In this, the final formal installment in our series of looks at the Star Wars movies through the lens of hope, we're talking about the last movie in the Skywalker Saga, The Rise of Skywalker. It's interesting to note that, similar to Return of the Jedi, the movie starts off in a very reversals-of-fortune way, which is the kind of storytelling form prescribed by screenwriting guru Robert McKee in his popular book Story and his famous seminars.

From there, it continues to bear a resemblance to Return of the Jedi, structurally speaking - it keeps the heroes together until it separates the Force users from the non-Force users, and then it separates the non-Force users into a spaceship battle and a mission-specific battle. (ROTJ=destroy the shield generator; TROS=destroy the navigational beacon)

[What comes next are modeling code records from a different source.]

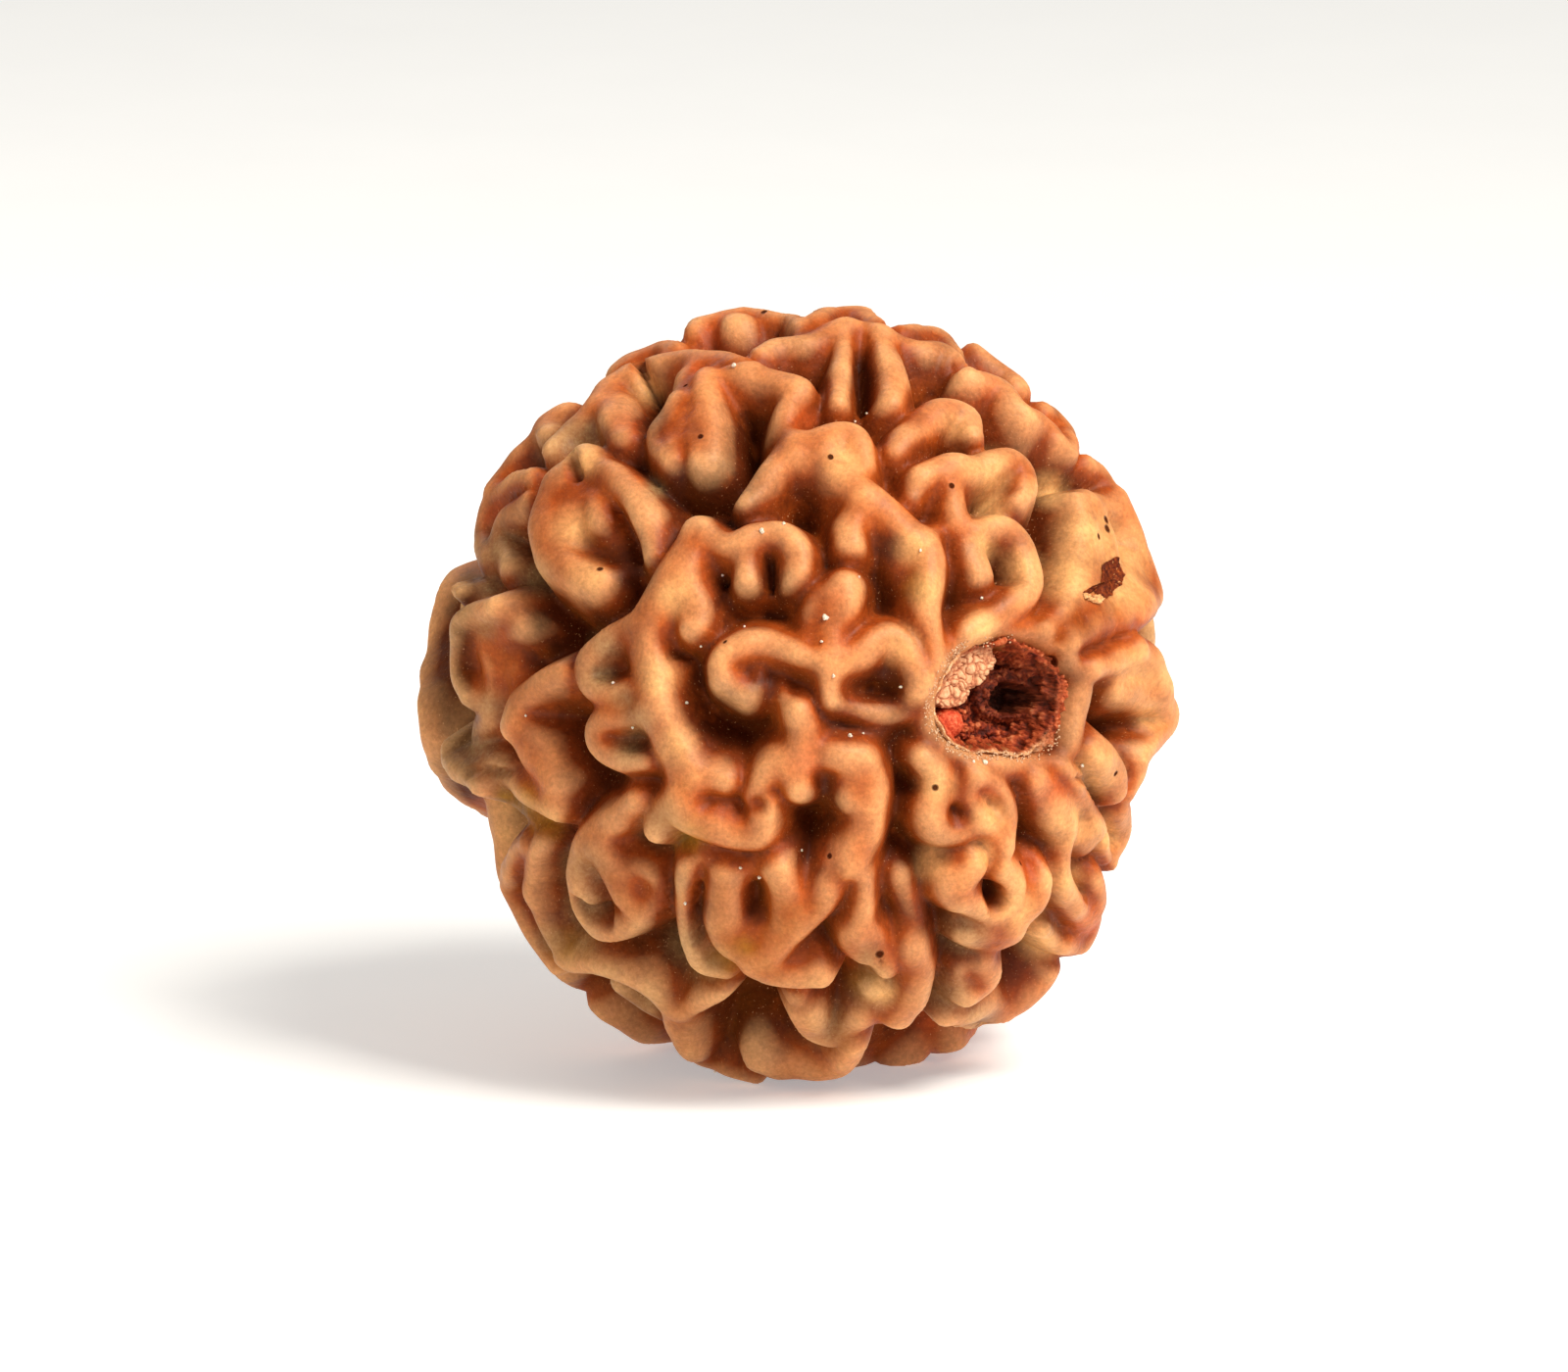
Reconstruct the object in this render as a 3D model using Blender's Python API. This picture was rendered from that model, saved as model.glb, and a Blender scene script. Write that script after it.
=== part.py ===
"""Ganesh rudraksha: the dried, deeply furrowed stone of a fruit, grown as one solid.

The skin is one closed surface seen from the middle of the stone: a smooth egg-shaped body, with
ridges that stand at its full height, furrows between them, dimples, the open mouth at one pole and
the trunk-like lump on the left. On the side that the photograph shows, each ridge has its own place.
The hidden side repeats those ridges through the middle of the stone, bent out of shape.
"""

import math

import bmesh
import bpy
import numpy as np
from mathutils import Vector

NODE = "rudraksha_bead"
MM = 0.001

# Driving sizes of the smooth body, in millimetres, and the photograph's view of it.
HALF_WIDTH = 11.4
HALF_HEIGHT = 12.5
HALF_DEPTH = 11.8
REST_HEIGHT = 11.95
VIEW_ELEVATION = math.radians(12)

# Where the middle of the body stands, so that the whole stone is centred over the origin.
BODY_MIDDLE = (0.615, 0.16, REST_HEIGHT)

# The photograph shows 32 pixels to the millimetre, with the middle of the stone at this pixel.
PIXELS_PER_MM = 32
MIDDLE_X = 835
MIDDLE_Y = 705

# Heights are shares of the smooth body's radius, and one unit of height is this many millimetres.
HEIGHT_UNIT = 12.5
FLOOR_HEIGHT = 0.80

# Ridges of one lobe run together softly, lobes meet in tight creases, and crests stop at a ceiling.
LOBE_JOIN = 45
JOIN_SHARPNESS = 120
LIMIT_JOIN = 140
CREST_LIMIT = 1.022
TRUNK_LIMIT = 1.16

# The hidden side: its ceiling at the outline, the ceiling's climb behind it and its fall in front of it,
# the tallest crests and how much they vary, and how much lower the repeated trunk is.
HIDDEN_CEILING = 0.972
HIDDEN_CLIMB = 0.16
HIDDEN_FALL = 1.6
HIDDEN_CREST = 1.012
HIDDEN_VARIETY = 0.02
HIDDEN_TRUNK_DROP = 0.11

# Unevenness: (amount, wavelength in millimetres, seed). The first two bend the ridges sideways.
SHOWN_BEND = 0.04
HIDDEN_BEND = 0.45
BEND_WAVE = 7.0
BEND_SEEDS = (11, 12, 13)
FLOOR_RIPPLE = (0.012, 5.0, 3)
SKIN_RIPPLES = ((0.004, 1.6, 21), (0.006, 3.4, 22))

# A ridge's cross-section: a round top, as a share of its half width, then a straight flank.
TOP_ROUNDNESS = 0.93
FLANK_SLOPE = 2.05

# Millimetres: how deep a ridge's middle lies, the spacing of points along it, and how far it reaches.
DEEPEST_CORE = 0.8
SAMPLE_STEP = 0.09
REACH = 2.2

# Millimetres: points past the egg shape's outline stand this far in front of it or behind it.
LIMB_DEPTH = 1.6

# The height at which the hollows' places are read.
HOLLOW_LEVEL = 0.97

# The mouth: its outline as radius in pixels by direction, its floor, and the well in it.
MOUTH = (1020, 713)
MOUTH_OUTLINE = (
    (0, 75), (12, 80), (30, 70), (50, 64), (75, 61), (102, 58), (128, 66), (156, 71), (180, 78),
    (200, 78), (215, 74), (235, 66), (255, 58), (275, 56), (295, 64), (310, 72), (335, 71),
)
MOUTH_RIM_HEIGHT = 0.945
MOUTH_FLOOR_HEIGHT = 0.785
MOUTH_WALL_SHARE = 0.14
WELL = (1022, 711)
WELL_RADIUS = 0.55
WELL_FLOOR_HEIGHT = 0.69
WELL_WALL = 0.25

# The flat spot that the stone rests on: its radius and how far the skin reaches past it before the cut.
FOOT_RADIUS = 1.7
FOOT_DEPTH = 0.3
FOOT_SLOPE = 1.1

# Directions that point down by more than this share belong to the underside.
UNDERSIDE = 0.5

GROUND_BLOCK = (40, 40, 10)

# The grid on the six sides of the start shape, and the rounds that even out its spacing.
GRID = 84
RELAX_ROUNDS = 7
RELAX_HOLD = 0.35

# How many triangles the solid keeps.
TRIANGLES = 12400

# How far the limb of the stone stands out from the egg shape: (degrees round the face, share).
LIMB_SHARES = (
    (0, 1.01), (30, 0.99), (60, 1.0), (90, 0.995), (112, 1.0), (130, 1.03), (148, 1.08),
    (165, 1.05), (182, 1.01), (200, 1.01), (220, 1.045), (240, 1.045), (260, 1.025),
    (285, 1.005), (305, 0.995), (320, 0.995), (335, 0.955), (348, 0.985),
)

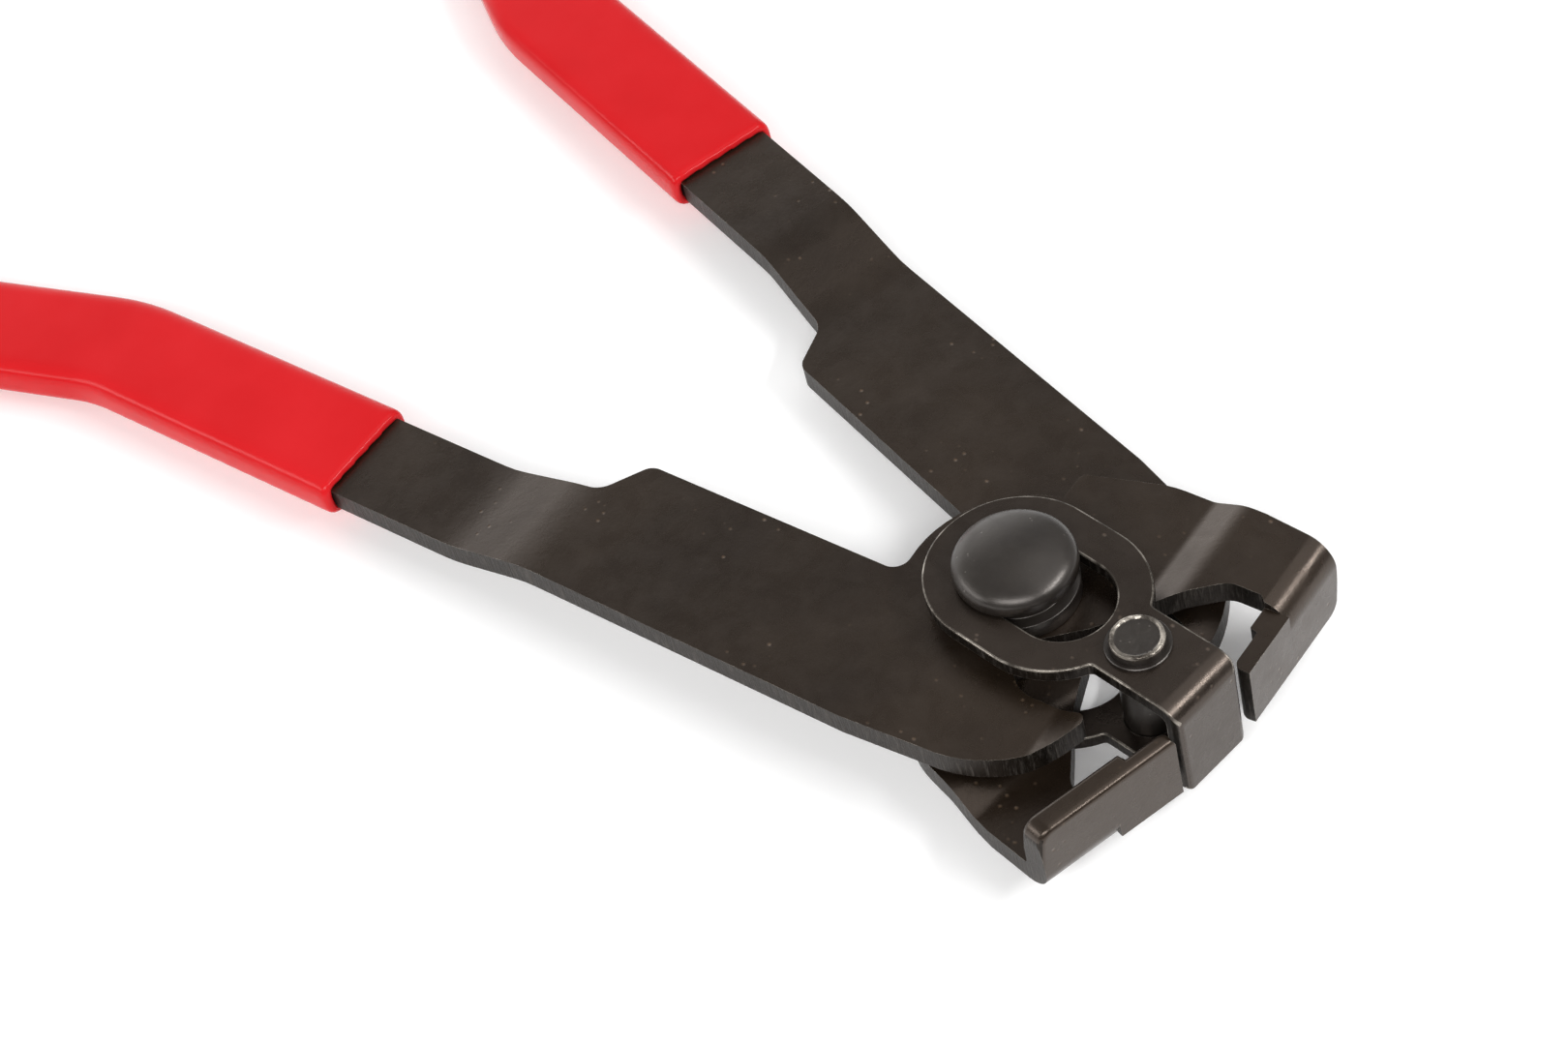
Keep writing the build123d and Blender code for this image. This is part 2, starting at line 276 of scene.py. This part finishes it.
# The cut sides get a darker base colour than the top steel: painted shade, standing in for the dark
# plates below that these sides reflect. The pale streaks are real shear marks.
shadedSideLook = {
    "dark": (0.002, 0.0015, 0.001),
    "light": (0.010, 0.008, 0.006),
    "scratch": (0.10, 0.09, 0.08),
    "roughness": (0.30, 0.46),
    "ior": 1.32,
    "tint": (1.0, 0.80, 0.68),
    "flatten": (1, 1, 0.10),  # draws the streaks out along the sheet's thickness
    "streakDepth": 0.00010,
    "blotchDepth": 0.00008,
}


def shearedSide(name, look):
    material, tree, shader, coords = startMaterial(name)
    streaks = noiseNode(tree, stretched(tree, coords, look["flatten"]), 2600, 4, 0.7)
    blotch = noiseNode(tree, coords, 420, 5, 0.65, 0.5)
    # Darker than the top steel: painted shade on the cut sides, varied by random blotches.
    colour = rampNode(tree, blotch, [(0.34, look["dark"]), (0.70, look["light"])])
    scratch = rampNode(tree, streaks, [(0.52, grey(0)), (0.72, grey(0.55))])
    tree.links.new(mixColour(tree, scratch, colour, look["scratch"]), shader.inputs["Base Color"])
    roughBetween(tree, shader, streaks, look["roughness"])
    setGloss(shader, look)
    first = bumpNode(tree, streaks, look["streakDepth"])
    tree.links.new(bumpNode(tree, blotch, look["blotchDepth"], 0.7, first), shader.inputs["Normal"])
    return material


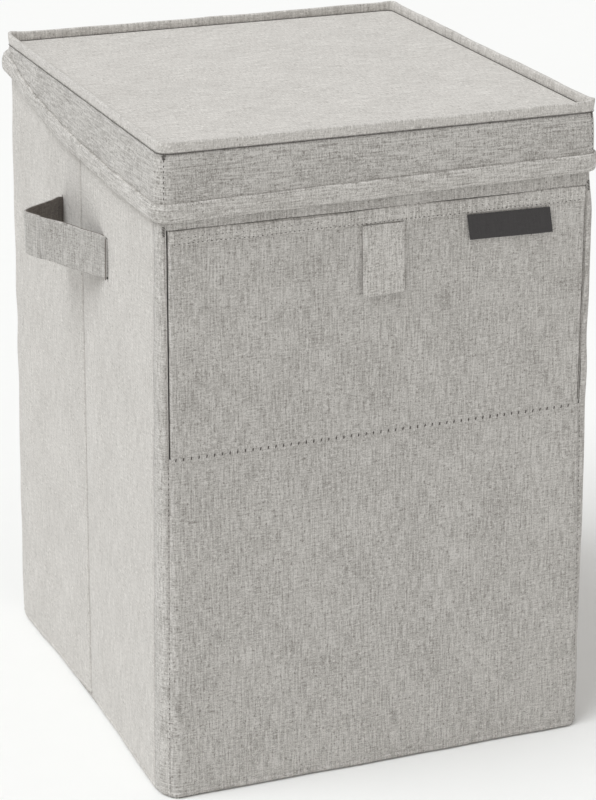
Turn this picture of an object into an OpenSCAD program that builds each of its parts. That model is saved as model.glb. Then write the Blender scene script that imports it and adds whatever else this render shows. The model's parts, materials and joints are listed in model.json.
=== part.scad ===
// Laundry hamper with a hinged lid, a drop-down front door and folding sides.
// It stands on z = 0, centred on its body, with the front facing -Y.
// Each wall is a stiff board between a woven cover and a lining.

/* [Body] */
// Width of the body over its covered walls
body_w = 300; // [298:1:320]
// Depth of the body over its covered walls
body_d = 328; // [300:1:328]
// Overall height, to the top of the lid's stacking rim
overall_h = 450; // [430:1:480]
// Radius of the four upright corners
corner_r = 8; // [6:0.5:10]

/* [Wall layers] */
// Thickness of the woven outer cover
cover_t = 0.8; // [0.5:0.1:1]
// Thickness of the stiff board in each wall
board_t = 2.6; // [2:0.1:3]
// Thickness of the inner lining
lining_t = 0.7; // [0.4:0.1:0.8]
// Thickness of the sewn fabric bottom
bottom_t = 1; // [0.8:0.1:1]

/* [Folding sides] */
// Depth that the front and back walls wrap round each corner
corner_return = 20; // [20:0.5:24]
// Gap between two boards at a fold
fold_gap = 0.6; // [0.4:0.1:1]
// Height of the folding walls' lower edges, clear of the base panel
wall_bottom = 5.4; // [5.2:0.1:7]

/* [Door] */
// Width of the front wall left standing on each side of the doorway
stile_w = 3; // [2.5:0.5:4]
// Height of the door's fold line above the ground
door_z = 241; // [225:1:245]
// Height of the door
door_h = 152; // [140:1:154]
// Slit round the door
door_slit = 2; // [1.5:0.1:3]
// Depth of the folded hem along the door's top edge
door_hem_h = 9.5; // [8:0.5:12]
// Thickness of that hem's extra layer
door_hem_t = 0.6; // [0.4:0.1:0.8]
// Height of the stop strip behind the door's top edge
stop_h = 30; // [26:1:36]
// Thickness of the stop strip
stop_t = 2.4; // [2:0.1:3]
// Radius of each disc magnet
magnet_r = 6; // [4:0.5:6]
// Distance of each magnet from the door's side edge
magnet_side = 22; // [15:1:40]
// Distance of each magnet below the door's top edge
magnet_down = 8; // [7:0.5:9]

/* [Pull tab and label] */
// Width of the pull tab
tab_w = 29; // [20:1:40]
// Length of the pull tab below the door's hem
tab_l = 47; // [35:1:60]
// Thickness of the folded webbing of the pull tab
tab_t = 1.6; // [1.2:0.1:2]
// Width of the blank label
label_w = 60; // [40:1:70]
// Height of the blank label
label_h = 17; // [12:1:20]
// Thickness of the label
label_t = 0.8; // [0.5:0.1:1]
// Sideways place of the label's middle
label_x = 89; // [60:1:100]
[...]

From the hope perspective, it bears a closer resemblance to Rogue One. The odds of success are so slim, and the task is so massive, that the only way to keep hope alive is to focus on the next task, and the next, until they succeed. As we talk about this on today's episode, we'll also talk about the difference between hope and its related but comparatively selfish cousin, ambition; the innate hopefulness of heroes, and how that hopefulness is necessary to "light the spark" in good people who don't internally generate that attribute; and a big-bang hope moment that sets The Rise of Skywalker apart from every other Star Wars movie. Punch it!